Em nota enviada ao Metrópoles, a DPU disse que está acompanhando o caso de Evans Osei Wusu e que mantém contato com a família da vítima, ressaltando que os dados e o andamento do caso estão protegidos por sigilo e confidencialidade.
“A DPU atua de forma estrutural no acompanhamento da situação, avaliando eventual responsabilização civil do Estado brasileiro e das empresas envolvidas no tratamento dispensado aos migrantes no citado aeroporto”, informa a nota.
À época, o imigrante estava “na condição de inadmitido em área restrita, em razão de não possuir os documentos necessários para ingresso no país” desde o dia 8 de agosto, segundo a PF.
Em nota ao Metrópoles, o Ministério da Justiça informou que não cabe à Secretaria Nacional de Justiça (Senajus) o acompanhamento da assistência específica ao migrante de Gana. Disse, ainda, que a Senajus não foi comunicada sobre a situação do viajante. “A comunicação […] aconteceu no dia 16 de agosto, após o falecimento”, informou.
“Imediatamente, o Ministério da Justiça e Segurança Pública enviou ofício ao Ministério das Relações Exteriores solicitando que providências fossem tomadas para a comunicação da situação à Embaixada de Gana —o que, de fato, foi feito pelo Itamaraty”, diz a nota.
“Importante registrar que o episódio não tem relação com os novos procedimentos adotados pelo Ministério da Justiça no Aeroporto Internacional de Guarulhos. As medidas foram implementadas a partir do dia 26 de agosto para, justamente, evitar episódios como o do migrante de Gana”, finaliza o ministério.
Fome, frio e gripe
Em 15 de agosto, a DPU esteve presente na área restrita do terminal 3 do aeroporto, para “diagnóstico da situação e avaliação de medidas cabíveis”. De acordo com o relatório, “há reiteradas situações de violação de direitos humanos” na retenção dos imigrantes em uma área restrita do aeroporto.
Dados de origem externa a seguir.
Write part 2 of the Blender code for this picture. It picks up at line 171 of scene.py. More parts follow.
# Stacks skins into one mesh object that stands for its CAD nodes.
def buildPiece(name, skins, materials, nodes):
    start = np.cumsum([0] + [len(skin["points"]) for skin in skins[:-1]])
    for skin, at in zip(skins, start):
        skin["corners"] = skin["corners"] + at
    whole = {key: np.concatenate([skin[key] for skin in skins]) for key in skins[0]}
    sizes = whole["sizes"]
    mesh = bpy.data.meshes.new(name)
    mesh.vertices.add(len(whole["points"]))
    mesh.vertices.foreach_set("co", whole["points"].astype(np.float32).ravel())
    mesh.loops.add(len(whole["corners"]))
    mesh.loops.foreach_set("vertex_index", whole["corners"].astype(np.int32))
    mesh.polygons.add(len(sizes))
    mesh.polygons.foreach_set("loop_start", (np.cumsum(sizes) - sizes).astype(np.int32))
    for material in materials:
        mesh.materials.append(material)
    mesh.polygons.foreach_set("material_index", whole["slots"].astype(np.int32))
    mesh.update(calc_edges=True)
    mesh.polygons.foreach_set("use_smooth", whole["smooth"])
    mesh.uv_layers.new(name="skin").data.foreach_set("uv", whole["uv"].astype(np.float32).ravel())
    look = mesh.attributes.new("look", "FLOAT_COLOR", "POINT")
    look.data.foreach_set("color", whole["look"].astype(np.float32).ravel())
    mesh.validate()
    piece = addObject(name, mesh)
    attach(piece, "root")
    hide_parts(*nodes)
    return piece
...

A área restrita é uma região do terminal onde ficam os imigrantes ainda não admitidos, ou seja, que ainda não ingressaram no país oficialmente por estarem sem visto ou documentos. A PF contabiliza 466 imigrantes nessa situação, enquanto a DPU indica cerca de 550 pessoas.
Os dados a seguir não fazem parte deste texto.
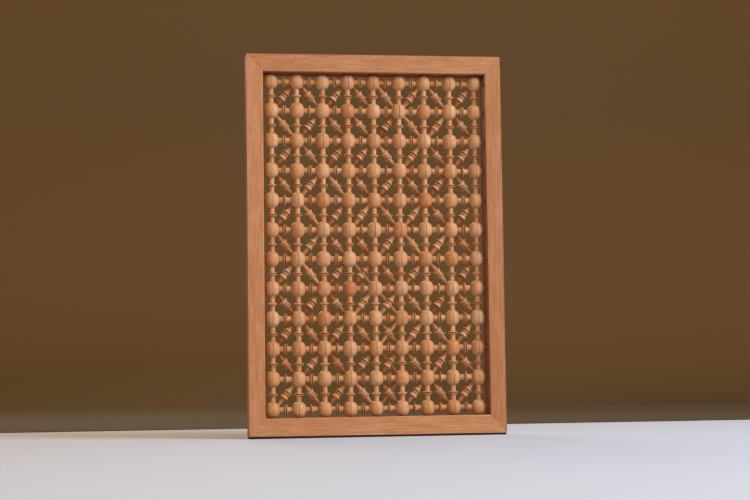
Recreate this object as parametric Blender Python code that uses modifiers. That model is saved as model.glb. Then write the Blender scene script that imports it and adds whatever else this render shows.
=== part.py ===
"""Spindle wall panel: a mitred wooden frame that holds a lattice of turned beads and sticks.

Metres, +Z up, +X to the right seen from the front, which faces -Y. The origin is the middle of the
top rail's back face, where the panel is fixed to a wall.
"""

import math

import bpy

# The lattice: beads on a regular grid, counted from the top left corner.
COLUMNS = 9
ROWS = 12
COLUMN_PITCH = 0.0403
ROW_PITCH = 0.04625
BEAD_WIDTH = 0.0224
BEAD_HEIGHT = 0.0240
UPRIGHT_THICKNESS = 0.0074
CROSS_THICKNESS = 0.0078
BRACE_END_THICKNESS = 0.0048
BRACE_MIDDLE_THICKNESS = 0.0110
BRACE_MIDDLE_LENGTH = 0.0136
TENON_DEPTH = 0.0030

# The frame round it.
STILE_FACE = 0.0255
RAIL_FACE = 0.0280
FRAME_DEPTH = 0.0370
SOFTENED_EDGE = 0.0008
LATTICE_FROM_BACK = 0.0185

# Gaps: between the outer beads and the frame, and between faces that touch.
SIDE_GAP = 0.00215
END_GAP = 0.0006
TOUCH = 0.0003

# Turned pieces have few sides, with a flat side turned to each neighbour that they meet.
BEAD_SIDES = 6
STICK_SIDES = 4

# Where the two halves of the diagonal pattern meet. For each gap between two rows, the last cell
# that the left half reaches and the first cell of the right half. They cross where both cover one.
LEFT_REACH = (4, 3, 3, 3, 3, 3, 4, 5, 5, 5, 5)
RIGHT_START = (5, 4, 4, 4, 4, 4, 4, 5, 5, 5, 5)

# Sizes that follow from those above.
OPENING_WIDTH = (COLUMNS - 1) * COLUMN_PITCH + BEAD_WIDTH + 2 * SIDE_GAP
OPENING_HEIGHT = (ROWS - 1) * ROW_PITCH + BEAD_HEIGHT + 2 * END_GAP
PANEL_WIDTH = OPENING_WIDTH + 2 * STILE_FACE
PANEL_HEIGHT = OPENING_HEIGHT + 2 * RAIL_FACE
PANEL_MIDDLE_Z = RAIL_FACE / 2 - PANEL_HEIGHT / 2
LATTICE_Y = -LATTICE_FROM_BACK

BEAD_RADIUS = BEAD_WIDTH / 2
UPRIGHT_RADIUS = UPRIGHT_THICKNESS / 2
BRACE_ANGLE = math.atan2(ROW_PITCH, COLUMN_PITCH)
BRACE_SPAN = math.hypot(ROW_PITCH, COLUMN_PITCH)
SHOULDER_RISE = (BEAD_RADIUS - UPRIGHT_RADIUS) / math.tan(BRACE_ANGLE)
BEAD_STRAIGHT = BEAD_HEIGHT / 2 - SHOULDER_RISE
SHOULDER_REACH = BEAD_RADIUS * math.cos(BRACE_ANGLE) + BEAD_STRAIGHT * math.sin(BRACE_ANGLE)


def clear_scene():
    """Removes whatever the scene holds, such as the default cube."""
    for old in list(bpy.data.objects):
        bpy.data.objects.remove(old, do_unlink=True)


def new_collection(name, parent=None):
    """Makes a collection inside another, or inside the scene."""
    collection = bpy.data.collections.new(name)
    (parent or bpy.context.scene.collection).children.link(collection)
    return collection


def wood(name, colour, roughness):
    """A plain wood finish."""
    material = bpy.data.materials.new(name)
    material.use_nodes = True
    shader = material.node_tree.nodes["Principled BSDF"]
    shader.inputs["Base Color"].default_value = (*colour, 1)
    shader.inputs["Roughness"].default_value = roughness
    shader.inputs["Metallic"].default_value = 0.0
    return material


def column_x(column):
    """The middle of a column of beads, counted from 0 at the left."""
    return (column - (COLUMNS - 1) / 2) * COLUMN_PITCH


def row_z(row):
    """The middle of a row of beads, counted from 0 at the top."""
    return PANEL_MIDDLE_Z + ((ROWS - 1) / 2 - row) * ROW_PITCH


def turned_profile(name, points):
    """A mesh that holds only a profile: points of radius and height, top to bottom."""
    mesh = bpy.data.meshes.new(name)
    edges = [(i, i + 1) for i in range(len(points) - 1)]
    mesh.from_pydata([(radius, 0, height) for radius, height in points], edges, [])
    return mesh


def turned(name, mesh, sides, collection):
    """An object that turns a profile round its own Z axis."""
    piece = bpy.data.objects.new(name, mesh)
    collection.objects.link(piece)
    screw = piece.modifiers.new("Turning", "SCREW")
    screw.axis = "Z"
    screw.steps = sides
    screw.render_steps = sides
    screw.use_merge_vertices = True
    screw.merge_threshold = 0.00001
    return piece


def column_profile():
    """Radius and height of a column of beads and upright sticks, from the top tenon down."""
    flat_to_corner = 1 / math.cos(math.pi / BEAD_SIDES)
    neck = UPRIGHT_RADIUS * flat_to_corner
    belly = BEAD_RADIUS * flat_to_corner
    half_bead = BEAD_HEIGHT / 2
    tenon = END_GAP - TOUCH
    top = row_z(0) + half_bead + tenon
    bottom = row_z(ROWS - 1) - half_bead - tenon
    points = [(0, top), (neck, top)]
    for row in range(ROWS):
        z = row_z(row)
        points += [
            (neck, z + half_bead),
            (belly, z + BEAD_STRAIGHT),
            (belly, z - BEAD_STRAIGHT),
            (neck, z - half_bead),
        ]
    return points + [(neck, bottom), (0, bottom)]


def stick_profile(radius, length):
    """A plain round stick that starts at its foot, at height 0."""
    return [(0, length), (radius, length), (radius, 0), (0, 0)]


def brace_profile(length):
    """A brace swells from both ends to a thick middle."""
    end = BRACE_END_THICKNESS / 2
    middle = BRACE_MIDDLE_THICKNESS / 2
    halfway = BRACE_SPAN / 2 - SHOULDER_REACH + TENON_DEPTH
    upper = halfway + BRACE_MIDDLE_LENGTH / 2
    lower = halfway - BRACE_MIDDLE_LENGTH / 2
    return [(0, length), (end, length), (middle, upper), (middle, lower), (end, 0), (0, 0)]


def diagonals(gap, cell):
    """The diagonals of a cell, in front first: True for one that rises to the right.

    Gaps and cells are counted from 1. Each half of the lattice alternates like a chessboard, the two
    halves start on opposite colours, and where they cross the right half's stick is in front.
    """
    rising = []
    if cell >= RIGHT_START[gap - 1]:
        rising.append((cell + gap) % 2 == 1)
    if cell <= LEFT_REACH[gap - 1]:
        rising.append((cell + gap) % 2 == 0)
    return rising


def place(name, mesh, start, angle, collection):
    """Puts a stick with its foot at start, pointing right and up by an angle."""
    piece = turned(name, mesh, STICK_SIDES, collection)
    piece.location = start
    piece.rotation_euler = (0, math.pi / 2 - angle, 0)
    piece.hide_render = True
    piece.display_type = "WIRE"
    return piece


def add_cross_sticks(column, mesh, collection):
    """The cross sticks from one column to the next."""
    x = column_x(column) + BEAD_RADIUS - TENON_DEPTH
    for row in range(ROWS):
        name = f"cross_{column + 1}_{row + 1}"
        place(name, mesh, (x, LATTICE_Y, row_z(row)), 0, collection)


def add_side_pegs(column, x, mesh, collection):
    """The pegs from an outer column to its stile."""
    for row in range(ROWS):
        name = f"peg_{column + 1}_{row + 1}"
        place(name, mesh, (x, LATTICE_Y, row_z(row)), 0, collection)


def add_braces(column, mesh, plain_mesh, collection):
    """The braces from one column to the next. In a crossing, the second one is plain."""
    reach = SHOULDER_REACH - TENON_DEPTH
    for gap in range(1, ROWS):
        for order, rising in enumerate(diagonals(gap, column + 1)):
            bead_row = gap if rising else gap - 1
            angle = BRACE_ANGLE if rising else -BRACE_ANGLE
            x = column_x(column) + reach * math.cos(angle)
            z = row_z(bead_row) + reach * math.sin(angle)
            shape = plain_mesh if order else mesh
            name = f"brace_{column + 1}_{gap}_{order + 1}"
            place(name, shape, (x, LATTICE_Y, z), angle, collection)


def build_lattice(parts, cutters, material):
    """Nine columns of beads, each fused with the sticks that leave it."""
    cross_length = COLUMN_PITCH - BEAD_WIDTH + TENON_DEPTH - TOUCH
    brace_length = BRACE_SPAN - 2 * SHOULDER_REACH + TENON_DEPTH - TOUCH
    peg_length = SIDE_GAP + TENON_DEPTH - TOUCH
    cross_radius = CROSS_THICKNESS / 2
    column_mesh = turned_profile("column_profile", column_profile())
    cross_mesh = turned_profile("cross_profile", stick_profile(cross_radius, cross_length))
    peg_mesh = turned_profile("peg_profile", stick_profile(cross_radius, peg_length))
    brace_mesh = turned_profile("brace_profile", brace_profile(brace_length))
    plain_radius = BRACE_END_THICKNESS / 2
    plain_mesh = turned_profile("plain_profile", stick_profile(plain_radius, brace_length))
    for mesh in (column_mesh, cross_mesh, peg_mesh, brace_mesh, plain_mesh):
        mesh.materials.append(material)

    for column in range(COLUMNS):
        sticks = new_collection(f"sticks_{column + 1}", cutters)
        bead_column = turned(f"bead_column_{column + 1}", column_mesh, BEAD_SIDES, parts)
        bead_column.location = (column_x(column), LATTICE_Y, 0)
        bead_column.rotation_euler = (0, 0, math.pi / BEAD_SIDES)
        if column < COLUMNS - 1:
            add_cross_sticks(column, cross_mesh, sticks)
            add_braces(column, brace_mesh, plain_mesh, sticks)
        if column == 0:
            add_side_pegs(column, -OPENING_WIDTH / 2 + TOUCH, peg_mesh, sticks)
        if column == COLUMNS - 1:
            bead_side = column_x(column) + BEAD_RADIUS - TENON_DEPTH
            add_side_pegs(column, bead_side, peg_mesh, sticks)
        union = bead_column.modifiers.new("Sticks", "BOOLEAN")
        union.operation = "UNION"
        union.operand_type = "COLLECTION"
        union.collection = sticks
        union.solver = "EXACT"


def frame_member(name, length, face, other_face, place_at, turn, parts, material):
    """One mitred member. It is made lying along X, with its outer edge up, and then turned.

    The mitre runs from the outer corner to the inner one, and keeps half a touching gap.
    """
    bpy.ops.mesh.primitive_cube_add(size=1)
    member = bpy.context.object
    member.name = name
    member.data.name = name
    shorten = TOUCH / 2 * math.hypot(face, other_face) / face
    for vertex in member.data.vertices:
        outer = vertex.co.z > 0
        half = length / 2 - shorten - (0 if outer else other_face)
        vertex.co.x = math.copysign(half, vertex.co.x)
        vertex.co.y *= FRAME_DEPTH
        vertex.co.z *= face
    member.location = place_at
    member.rotation_euler = (0, turn, 0)
    soften = member.modifiers.new("Softened edges", "BEVEL")
    soften.width = SOFTENED_EDGE
    soften.segments = 1
    member.data.materials.append(material)
    for collection in list(member.users_collection):
        collection.objects.unlink(member)
    parts.objects.link(member)


def build_frame(parts, material):
    """Two rails and two stiles, each with its outer edge turned outwards."""
    y = -FRAME_DEPTH / 2
    rail_z = PANEL_HEIGHT / 2 - RAIL_FACE / 2
    stile_x = PANEL_WIDTH / 2 - STILE_FACE / 2
    rail = (PANEL_WIDTH, RAIL_FACE, STILE_FACE)
    stile = (PANEL_HEIGHT, STILE_FACE, RAIL_FACE)
    members = (
        ("top_rail", rail, (0, y, PANEL_MIDDLE_Z + rail_z), 0),
        ("bottom_rail", rail, (0, y, PANEL_MIDDLE_Z - rail_z), math.pi),
        ("left_stile", stile, (-stile_x, y, PANEL_MIDDLE_Z), -math.pi / 2),
        ("right_stile", stile, (stile_x, y, PANEL_MIDDLE_Z), math.pi / 2),
    )
    for name, (length, face, other_face), place_at, turn in members:
        frame_member(name, length, face, other_face, place_at, turn, parts, material)


def main():
    clear_scene()
    parts = new_collection("spindle_wall_panel")
    cutters = new_collection("cutters")
    frame_wood = wood("frame_wood", (0.50, 0.23, 0.11), 0.5)
    turned_wood = wood("turned_wood", (0.53, 0.25, 0.11), 0.45)
    build_frame(parts, frame_wood)
    build_lattice(parts, cutters, turned_wood)


main()
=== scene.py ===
# %% [markdown]
# # A spindle wall panel
#
# The real object is a mitred wooden frame that holds a lattice of turned wood: barrel-shaped beads on a
# regular grid, joined upright, across and on the diagonal by short turned sticks with thin discs on them.
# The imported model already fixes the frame, and the place of every bead to within a millimetre or two.
# This script gives it the finer turning and the wood: each bead and stick is turned on a small lathe in
# code, and each one knows which part of a log it was cut from, so that no two have the same grain.

# %% Load the fixed model
import math
import random

import bmesh
import bpy
from mathutils import Matrix, Vector


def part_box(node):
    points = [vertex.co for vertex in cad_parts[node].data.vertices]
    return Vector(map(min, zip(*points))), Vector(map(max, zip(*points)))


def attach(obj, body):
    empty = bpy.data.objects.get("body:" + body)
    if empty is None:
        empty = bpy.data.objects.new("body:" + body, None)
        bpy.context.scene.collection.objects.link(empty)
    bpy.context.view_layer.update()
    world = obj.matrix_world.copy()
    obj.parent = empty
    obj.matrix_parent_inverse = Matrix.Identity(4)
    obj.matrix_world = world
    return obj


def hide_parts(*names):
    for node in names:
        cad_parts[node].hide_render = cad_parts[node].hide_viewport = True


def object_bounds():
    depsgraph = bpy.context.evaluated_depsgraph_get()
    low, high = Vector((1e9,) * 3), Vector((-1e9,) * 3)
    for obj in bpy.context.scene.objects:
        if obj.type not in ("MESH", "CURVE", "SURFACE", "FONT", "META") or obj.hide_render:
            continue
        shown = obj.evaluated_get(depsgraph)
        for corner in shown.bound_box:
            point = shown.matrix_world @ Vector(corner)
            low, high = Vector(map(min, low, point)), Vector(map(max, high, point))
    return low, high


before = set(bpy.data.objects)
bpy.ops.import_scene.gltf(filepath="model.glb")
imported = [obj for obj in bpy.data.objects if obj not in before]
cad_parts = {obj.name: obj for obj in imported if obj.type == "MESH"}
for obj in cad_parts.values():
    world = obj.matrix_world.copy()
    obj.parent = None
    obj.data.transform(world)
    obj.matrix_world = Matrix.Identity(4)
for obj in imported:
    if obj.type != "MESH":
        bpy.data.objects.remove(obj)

cad_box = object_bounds()
print("box in mm:", [[round(c * 1000, 1) for c in corner] for corner in cad_box])

# %% [markdown]
# The lattice fills the opening of the frame, so its places are read from the frame's four members and
# not typed in. Only what the opening can't tell is named here: how many beads there are, how large one
# is, and the gaps that are left between the outer beads and the frame.

# %% Measure the opening and the grid of beads
MM = 0.001
COLUMNS = 9
ROWS = 12
BEAD_WIDTH = 22.4 * MM
BEAD_HEIGHT = 24.6 * MM
SIDE_GAP = 2.15 * MM
END_GAP = 0.3 * MM
LATTICE_FROM_BACK = 18.5 * MM

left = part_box("left_stile")[1].x
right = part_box("right_stile")[0].x
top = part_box("top_rail")[0].z
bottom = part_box("bottom_rail")[1].z
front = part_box("left_stile")[0].y
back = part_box("left_stile")[1].y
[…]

“Foram encontradas crianças, adolescentes, pessoas dormindo no chão e uma crescente demanda por atendimento de saúde, com muitas pessoas apresentando sintomas gripais”, diz o documento. “A situação atual está bastante agravada pelo frio. A DPU constatou que muitos não receberam cobertores e passam as noites sem qualquer agasalho.”
Segundo uma imagem anexada pelo DPU ao relatório (veja acima), o aeroporto restringiu o apoio aos imigrantes ali retidos. Em um cartaz escrito à mão e assinado pela “supervisão”, há orientações para não levar os “inads” (passageiros inadmissíveis) em “nenhum lugar”, como para comprar água ou café, ou ir à farmácia. “Não saem de forma alguma”, reitera o comunicado.
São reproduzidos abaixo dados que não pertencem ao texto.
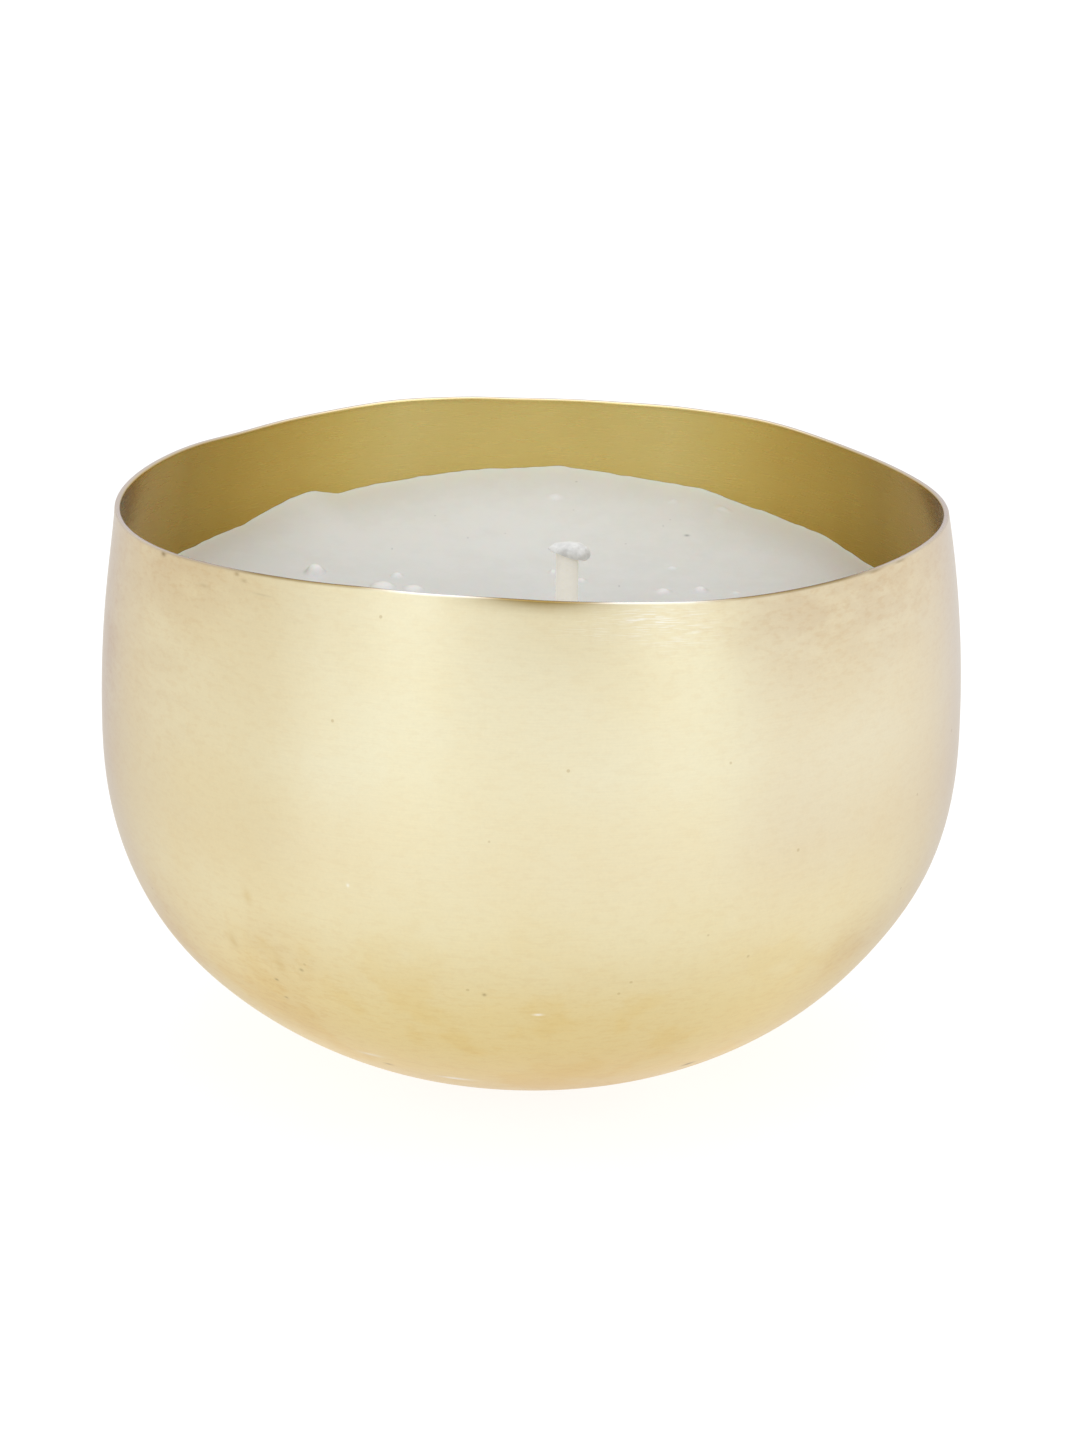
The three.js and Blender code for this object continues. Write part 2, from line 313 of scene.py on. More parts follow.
# Height of the rim over its mean: cosine and sine waves of one, two, three and four turns, and
# the swells.
def rimWave(azimuth):
    total = swellsAt(bowl["swells"], azimuth)
    for turn, (cosine, sine) in enumerate(bowl["waves"], 1):
        total += mm * (cosine * np.cos(turn * azimuth) + sine * np.sin(turn * azimuth))
    return total


def riseOf(height):  # 0 at the belly, 1 at the rim
    return np.clip((height - bowl["bellyHeight"]) / (bowl["height"] - bowl["bellyHeight"]), 0, 1)


# Radius of the true side: the even one, flared on the left of the rim, and low down slimmer and
# moved to the left by a bell curve of the height. The flare fades downwards as the eighth power of
# the rise, and the middle of the floor stays.
def strayed(radius, height, azimuth):
    low = np.exp(-((height - bowl["strayHeight"]) / bowl["straySpread"]) ** 2)
    moved = low * (bowl["strayRight"] * np.cos(azimuth) + bowl["strayOut"])
    flared = swellsAt(bowl["flare"], azimuth) * riseOf(height) ** 8
    return radius + (moved + flared) * np.minimum(1, radius / bowl["baseRadius"])


# Lower side, a superellipse: outward from the base edge to the belly and down from the belly to the
# base are powers of the sine and cosine of one angle. It is moved in by a depth along its normal.
def lowerSide(u, depth):
    across = bowl["bellyRadius"] - bowl["baseRadius"]
    outward = np.sin(u) ** (2 / bowl["bellyPower"])
    upward = np.maximum(np.cos(u), 0) ** (2 / bowl["basePower"])
    along = bowl["bellyPower"] * outward ** (bowl["bellyPower"] - 1) / across
    down = bowl["basePower"] * upward ** (bowl["basePower"] - 1) / bowl["bellyHeight"]
    length = np.hypot(along, down)
    radius = bowl["baseRadius"] + across * outward - depth * along / length
    return radius, bowl["bellyHeight"] * (1 - upward) + depth * down / length


# Upper side, a parabola: it leans in with the square of the rise from belly to rim.
def upperRadius(height, depth):
    lean = bowl["bellyRadius"] - bowl["rimRadius"]
    slope = 2 * lean * riseOf(height) / (bowl["height"] - bowl["bellyHeight"])
    return bowl["bellyRadius"] - lean * riseOf(height) ** 2 - depth * np.hypot(1, slope)


def sideProfile(depth, top, lowerRows, upperRows):
    lower = lowerSide(np.linspace(0, np.pi / 2, lowerRows + 1), depth)
    heights = np.linspace(bowl["bellyHeight"], top, upperRows + 1)[1:]
    return (np.append(lower[0], upperRadius(heights, depth)), np.append(lower[1], heights))


bowlMarks = ("stain", "smear", "scuff", "edge", "glint")


# Marks on the outside: bell curves in azimuth and height, added up for one kind of mark.
def marksOf(kind, azimuth, height):
    total = 0 * (azimuth + height)
    for name, middle, level, wide, tall, strength in bowl["marks"]:
        if name == kind:
            across = gauss(angleFrom(azimuth, middle), wide)
            total += strength * across * gauss(height - level * mm, tall * mm)
    return np.clip(total, 0, 1)


# Bowl: one profile turned about Z, from the base up the outside, over two quarter circles at the
# rim, and down the inside, a wall's thickness in. The rim's waves fade downwards as the square of
# the rise.
def makeBowl():
    top = bowl["height"] - bowl["lip"]
    outer = sideProfile(0, top, bowl["lowerRows"], bowl["upperRows"])
    inner = sideProfile(bowl["wall"], top, bowl["lowerRows"], bowl["upperRows"])
    quarter = np.linspace(0, np.pi / 2, bowl["lipRows"] + 1)
    outerLip = outer[0][-1] - bowl["lip"] * (1 - np.cos(quarter[1:]))
    innerLip = inner[0][-1] + bowl["lip"] * (1 - np.sin(quarter[:-1]))
    base = np.linspace(0, 1, bowl["baseRows"])[1:-1]
    floor = inner[0][0] * base[::-1]
    radius = np.concatenate([bowl["baseRadius"] * base, outer[0], outerLip, innerLip,
                             inner[0][::-1], floor])
    height = np.concatenate([0 * base, outer[1], top + bowl["lip"] * np.sin(quarter[1:]),
                             top + bowl["lip"] * np.cos(quarter[:-1]), inner[1][::-1],
                             floor * 0 + bowl["wall"]])
    along = np.append(0, np.cumsum(np.hypot(np.diff(radius), np.diff(height))))
    inside = np.zeros_like(radius)
    inside[len(base) + len(outer[0]) + len(outerLip):] = 1
    lip = np.zeros_like(radius)
    start = len(base) + len(outer[0])
    lip[start:start + len(outerLip) + len(innerLip)] = np.append(np.sin(quarter[1:]) ** 2,
                                                                np.cos(quarter[:-1]) ** 2)
    azimuth = spokeAngles(bowl["spokes"])[None]
    lifted = height[:, None] + rimWave(azimuth) * riseOf(height[:, None]) ** 2
    grid = np.ones_like(lifted)
    attributes = {"along": along[:, None] * grid, "inside": inside[:, None] * grid,
                  "lip": lip[:, None] * grid}
    for kind in bowlMarks:
        attributes[kind] = marksOf(kind, azimuth, height[:, None])
    radius = strayed(radius[:, None], height[:, None], azimuth)
    return gridMesh("bowl_shell", turnedPoints(radius, lifted, azimuth), attributes=attributes)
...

“As imagens são representativas de um tratamento inadequado com os migrantes, contrariando a legislação nacional e o dever de tratamento humanitário aos migrantes e potenciais requerentes de refúgio”, denunciou a DPU.
Após a vistoria, a DPU recomendou o atendimento emergencial das demandas de saúde e assistência social e esclarecimentos sobre a morte do imigrante nacional de Gana.
Além disso, pediu a adoção de procedimentos mais rápidos para a liberação das pessoas, por meio de admissão excepcional ou entrada condicional, meios previstos na Lei de Migração.
Quanto à Agência Nacional de Aviação Civil (Anac), houve pedido para que as companhias aéreas transportadoras sejam responsabilizadas pela manutenção dos solicitantes de refúgio durante o processo de controle migratório até sua liberação definitiva.
Em nota enviada ao Metrópoles, a Anac informou que “recebeu a notificação em questão e fará as devidas manifestações nos autos do processo”.